Zhang Youshan, Allem Jon-Patrick, Unger Jennifer Beth, Boley Cruz Tess
Department of Computer Science, Lehigh University, Bethlehem, PA, United States.
Keck School of Medicine of USC, Los Angeles, CA, United States.
J Med Internet Res. 2018 Nov 21;20(11):e10513. doi: 10.2196/10513.
Instagram, with millions of posts per day, can be used to inform public health surveillance targets and policies. However, current research relying on image-based data often relies on hand coding of images, which is time-consuming and costly, ultimately limiting the scope of the study. Current best practices in automated image classification (eg, support vector machine (SVM), backpropagation neural network, and artificial neural network) are limited in their capacity to accurately distinguish between objects within images.
This study aimed to demonstrate how a convolutional neural network (CNN) can be used to extract unique features within an image and how SVM can then be used to classify the image.
Images of waterpipes or hookah (an emerging tobacco product possessing similar harms to that of cigarettes) were collected from Instagram and used in the analyses (N=840). A CNN was used to extract unique features from images identified to contain waterpipes. An SVM classifier was built to distinguish between images with and without waterpipes. Methods for image classification were then compared to show how a CNN+SVM classifier could improve accuracy.
As the number of validated training images increased, the total number of extracted features increased. In addition, as the number of features learned by the SVM classifier increased, the average level of accuracy increased. Overall, 99.5% (418/420) of images classified were correctly identified as either hookah or nonhookah images. This level of accuracy was an improvement over earlier methods that used SVM, CNN, or bag-of-features alone.
A CNN extracts more features of images, allowing an SVM classifier to be better informed, resulting in higher accuracy compared with methods that extract fewer features.

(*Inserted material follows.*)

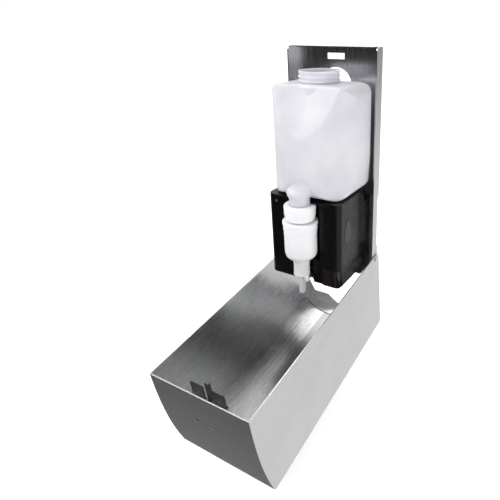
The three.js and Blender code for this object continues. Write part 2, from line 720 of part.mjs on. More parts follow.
function plunger() {
  const body = turned(0, PUMP_Y, [
    [3, 42.4],
    [3, 4.6],
    [5.1, 4.6],
    [5.6, 6],
    [5.6, 12.9],
    [8.2, 12.9],
    [8.75, 13.5],
    [8.75, 36.9],
    [12.1, 36.9],
    [12.1, 38.4],
    [10.9, 38.4],
    [10.9, 40.8],
    [12.1, 40.8],
    [12.1, 42.4],
  ], 32);
  const lug = cut(
    profileX(roundRect(-85.4, -80.4, 7.6, 14.2, [1.5, 0.5, 0.5, 1.5]), 3.6, 10.4, 4),
    tubeZ(0, PUMP_Y, 0, 20, 4, 4, 24),
  );
  return join(body, lug);
}
node("plunger", plunger(), WHITE);
node("piston_ring", turned(0, PUMP_Y, [
  [11.2, 38.7],
  [12.1, 38.7],
  [12.1, 40.5],
  [11.2, 40.5],
], 28), RUBBER);
node("nozzle_tip", turned(0, PUMP_Y, [
  [1.4, 9.6],
  [1.4, -8],
  [1.1, -9.4],
  [2.9, -9.4],
  [3.3, -8.8],
  [3.6, 1],
  [4.4, 2],
  [4.4, 4.3],
  [2.7, 4.3],
  [2.7, 9.6],
], 20), WHITE);

// ---- cover, drawn shut ---------------------------------------------------------------------
const RIM_Y = HINGE_Y + HINGE_TO_RIM;
const yAt = (v) => RIM_Y - v;
const zAt = (u) => HINGE_Z + u;
// Height of the curved top over the hinge, at a depth v from the rim.
const topAt = (v) => {
  const d = v / 100;
  return COVER_TOP - 1.64 * d - 4.89 * d * d - 5.13 * d ** 3;
};
function coverOutline(inset) {
  const points = [];
  const bottom = -COVER_BELOW_HINGE - (inset ? 5 : 0);
  const rim = inset ? -5 : 0;
  const depth = COVER_DEPTH - inset;
  const r = 5 - inset;
  points.push([yAt(rim), zAt(bottom)]);
  points.push([yAt(rim), zAt(topAt(Math.max(rim, 0)) - inset)]);
  const curve = 30;
  const last = depth - r;
  for (let i = 1; i <= curve; i++) {
    const v = (last * i) / curve;
    points.push([yAt(v), zAt(topAt(v) - inset)]);
  }
  const base = topAt(last) - inset - r;
  for (let i = 1; i <= 5; i++) {
    const a = (Math.PI / 2) * (1 - i / 5);
    points.push([yAt(last + r * Math.cos(a)), zAt(base + r * Math.sin(a))]);
  }
  points.push([yAt(depth), zAt(bottom + (inset ? 0 : 2))]);
  if (!inset) points.push([yAt(depth - 2), zAt(bottom)]);
  return outlineShape(points);
}
const KEY_HOLES = [-9.3, 9.3];
const KEY_V = 36;
function coverShell() {
  const inner = COVER_HALF - COVER_SHEET;
  let body = cut(
    profileX(coverOutline(0), -COVER_HALF, COVER_HALF),
    profileX(coverOutline(COVER_SHEET), -inner, inner),
  );
  body = cut(body, tubeX(HINGE_Y, HINGE_Z, -COVER_HALF - 2, COVER_HALF + 2, 2.2));
  for (const x of KEY_HOLES) body = cut(body, tubeZ(x, yAt(KEY_V), 230, 260, 1.7, 1.7, 20));
  return body;
}
function bottomGuard() {
  const half = COVER_HALF - COVER_SHEET - GAP;
  const floor = COVER_DEPTH - COVER_SHEET - GAP;
  const arch = 100.7;
  let leg = box(-half, half, yAt(floor), yAt(floor - 0.8), zAt(-COVER_BELOW_HINGE), zAt(12));
  leg = leg.intersect(tubeY(0, zAt(10 - arch), -200, 10, arch, arch, 120));
  let lip = box(-half, half, yAt(floor), yAt(66), zAt(-COVER_BELOW_HINGE), zAt(-COVER_BELOW_HINGE + 1));
  // the lip is narrow between two corner gussets, with a round relief for the nozzle
  const relief = outlineShape([
    [-49, yAt(60)],
    [49, yAt(60)],
    [49, yAt(67)],
    [40.5, yAt(86)],
    [-40.5, yAt(86)],
    [-49, yAt(67)],
  ]);
  lip = cut(lip, profileZ(relief, -10, 10), tubeZ(0, yAt(72.9), -10, 10, 23.6, 23.6, 40));
  return join(leg, lip);
}
function frontStiffener() {
  const floor = COVER_DEPTH - COVER_SHEET - GAP;
  return profileY(roundRect(-18, 18, zAt(10.6), zAt(75), [1, 1, 2, 2]), yAt(floor), yAt(floor - 0.8), 4);
}
const LEVER_U = 223;
const PIVOT_V = 24;
const EAR_X = 11.6;
const EAR_HALF = 7.2;
const EAR_ROOT = 17.2;
function latchBracket() {
  let body = box(-20, 20, yAt(45), yAt(EAR_ROOT - 0.6), zAt(232), zAt(233));
  body = join(body, box(-20, 20, yAt(EAR_ROOT + 0.4), yAt(EAR_ROOT - 0.6), zAt(225.3), zAt(232.5)));
  for (const s of bothSides) {
    const across = span(s, EAR_X - EAR_HALF, EAR_X + EAR_HALF);
    const tongue = roundRect(...across, yAt(EAR_ROOT), yAt(2.3), [0, 0, 3, 3]);
    body = join(body, profileZ(tongue, zAt(225.3), zAt(226.3), 6));
    const slit = span(s, EAR_X - 0.8, EAR_X + 0.8);
    body = cut(body, box(...slit, yAt(14.5), yAt(8.5), zAt(224), zAt(228)));
    const ear = roundRect(yAt(29), yAt(19), zAt(220.8), zAt(232.5), [4.5, 4.5, 0, 0]);
    body = join(body, profileX(ear, ...span(s, 14, 15), 5));
    body = cut(body, tubeX(yAt(PIVOT_V), zAt(LEVER_U + 1.4), ...span(s, 12, 17), 1.5, 20));
    body = cut(body, tubeZ(s * KEY_HOLES[1], yAt(KEY_V), 220, 260, 2.3, 2.3, 20));
  }
  return cut(body, box(-3.6, 3.6, yAt(19), yAt(0), zAt(220), zAt(229.4)));
}
function latchLever() {
  const pivotZ = zAt(LEVER_U + 1.4);
  let body = join(
    box(-2.4, 2.4, yAt(24), yAt(-1.6), zAt(LEVER_U), zAt(LEVER_U + 2.2)),
    box(-12.5, 12.5, yAt(41), yAt(20), zAt(LEVER_U), zAt(LEVER_U + 2.2)),
    tubeX(yAt(PIVOT_V), pivotZ, -13.4, 13.4, 2.6, 24),
  );
  const barb = outlineShape([
    [yAt(-1.6), zAt(LEVER_U + 0.5)],
    [yAt(-1.2), zAt(LEVER_U - 1.2)],
    [yAt(-0.9), zAt(LEVER_U - 1.3)],
    [yAt(-0.9), zAt(LEVER_U + 0.5)],
  ]);
  body = join(body, profileX(barb, -2.4, 2.4));
  return cut(body, tubeX(yAt(PIVOT_V), pivotZ, -20, 20, 1.5, 20));
}
function latchPin() {
  const along = (x0, x1, r) => tubeX(yAt(PIVOT_V), zAt(LEVER_U + 1.4), x0, x1, r, 20);
  return join(along(-16, 16, 1.2), along(-16.6, -15.3, 2.2), along(15.3, 16.6, 2.2));
}
function latchSpring() {
  const leverTop = zAt(LEVER_U + 2.2);
  return coil(0, yAt(19.8), leverTop + 1.3, zAt(232) - 0.7, 1.6, 0.35, 3, 27);
}
const coverPieces = [
  ["cover", coverShell(), STEEL],
  ["bottom_guard", bottomGuard(), BRIGHT],
  ["front_stiffener", frontStiffener(), GREY],
  ["latch_bracket", latchBracket(), DARK],
  ["latch_lever", latchLever(), DARK],
  ["latch_pin", latchPin(), BRIGHT],
  ["latch_spring", latchSpring(), SPRING],
];
// The open cover is the shut one swung forward and down about the hinge.
const swing = new THREE.Matrix4()
  .makeTranslation(0, HINGE_Y, HINGE_Z)
  .multiply(new THREE.Matrix4().makeRotationX((OPEN_ANGLE * Math.PI) / 180))
  .multiply(move(0, -HINGE_Y, -HINGE_Z));
for (const [name, body, material] of coverPieces) {
  node(name, body, material).applyMatrix4(swing);
}

group.position.set(0, -STAND_OFF, -PAD_Z);
export default group;
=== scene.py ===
import json
import math

import bmesh
import bpy
from mathutils import Matrix, Vector


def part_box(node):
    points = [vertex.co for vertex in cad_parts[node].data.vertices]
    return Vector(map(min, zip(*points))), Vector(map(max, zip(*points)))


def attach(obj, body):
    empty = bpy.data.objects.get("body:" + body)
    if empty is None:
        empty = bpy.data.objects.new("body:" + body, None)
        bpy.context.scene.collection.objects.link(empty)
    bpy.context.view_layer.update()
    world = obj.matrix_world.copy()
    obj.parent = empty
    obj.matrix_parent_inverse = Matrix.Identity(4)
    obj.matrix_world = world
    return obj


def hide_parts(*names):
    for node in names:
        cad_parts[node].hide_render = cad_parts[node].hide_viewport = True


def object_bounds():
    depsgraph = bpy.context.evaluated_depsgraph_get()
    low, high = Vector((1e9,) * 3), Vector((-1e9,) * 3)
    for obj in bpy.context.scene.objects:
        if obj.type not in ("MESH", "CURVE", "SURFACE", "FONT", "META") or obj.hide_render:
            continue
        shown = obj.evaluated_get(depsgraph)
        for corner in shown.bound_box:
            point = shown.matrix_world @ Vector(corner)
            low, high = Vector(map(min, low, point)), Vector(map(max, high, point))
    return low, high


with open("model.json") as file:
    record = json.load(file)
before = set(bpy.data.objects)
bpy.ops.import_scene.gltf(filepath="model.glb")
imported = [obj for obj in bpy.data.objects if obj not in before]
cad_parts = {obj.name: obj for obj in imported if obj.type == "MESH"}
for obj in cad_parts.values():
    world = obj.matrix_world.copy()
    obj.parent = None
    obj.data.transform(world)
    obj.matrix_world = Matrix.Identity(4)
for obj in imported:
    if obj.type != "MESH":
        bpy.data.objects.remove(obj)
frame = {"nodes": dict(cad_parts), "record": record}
NODES = frame["nodes"]
RECORD = frame["record"]
CAD_BOX = [list(corner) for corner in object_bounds()]

# ---- places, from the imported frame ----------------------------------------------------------
PLATE_LOW, PLATE_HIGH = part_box("back_plate")
MM = 0.001
STAND_OFF = 2.0  # the wall pads stand this far behind the sheet


def at(x, y, z):
    """A place in millimetres across, in front of (-) the plate's rear face, and above its foot."""
    return Vector((x * MM, PLATE_HIGH.y + (y - STAND_OFF) * MM, PLATE_LOW.z + z * MM))


def centre(node):
    low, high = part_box(node)
    return (low + high) / 2


PUMP_AXIS = centre("pump_body")
NECK_AXIS = at(0, -36.5, 0)
OPEN_ANGLE = math.radians(97)


# ---- camera, floor and light ----------------------------------------------------------------
AZIMUTH, ELEVATION, ROLL = (math.radians(a) for a in (29.135, 20.345, -0.538))
CAMERA_AT = at(236.3, -440.5, 268.0)
LENS = 32.89
SHIFT = (-0.16, -0.12)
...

Future research can use this method to grow the scope of image-based studies. The methods presented here might help detect increases in the popularity of certain tobacco products over time on social media. By taking images of waterpipes from Instagram, we place our methods in a context that can be utilized to inform health researchers analyzing social media to understand user experience with emerging tobacco products and inform public health surveillance targets and policies.
照片墙(Instagram)每天有数以百万计的帖子,可用于为公共卫生监测目标和政策提供信息。然而,目前基于图像数据的研究通常依赖于图像的人工编码,既耗时又昂贵,最终限制了研究范围。自动图像分类的当前最佳实践(例如支持向量机(SVM)、反向传播神经网络和人工神经网络)在准确区分图像中的物体的能力方面存在局限。
本研究旨在演示如何使用卷积神经网络(CNN)提取图像中的独特特征,以及随后如何使用支持向量机对图像进行分类。
从照片墙收集水烟袋(一种新兴烟草产品,危害与香烟类似)的图像并用于分析(N = 840)。使用卷积神经网络从经识别包含水烟袋的图像中提取独特特征。构建一个支持向量机分类器以区分有水烟袋和无水烟袋的图像。然后比较图像分类方法,以展示卷积神经网络+支持向量机分类器如何提高准确性。
随着经过验证的训练图像数量增加,提取的特征总数增加。此外,随着支持向量机分类器学习的特征数量增加,平均准确率提高。总体而言,分类的图像中有99.5%(418/420)被正确识别为水烟袋图像或非水烟袋图像。与单独使用支持向量机、卷积神经网络或特征袋的早期方法相比,这种准确率水平有所提高。
卷积神经网络提取更多的图像特征,使支持向量机分类器能有更充分的信息,与提取较少特征的方法相比,准确率更高。未来的研究可以使用这种方法扩大基于图像的研究范围。此处介绍的方法可能有助于发现某些烟草产品在社交媒体上随时间推移受欢迎程度的增加情况。通过从照片墙获取水烟袋图像,我们将我们的方法置于一种情境中,可用于为分析社交媒体以了解用户对新兴烟草产品体验的健康研究人员提供信息,并为公共卫生监测目标和政策提供信息。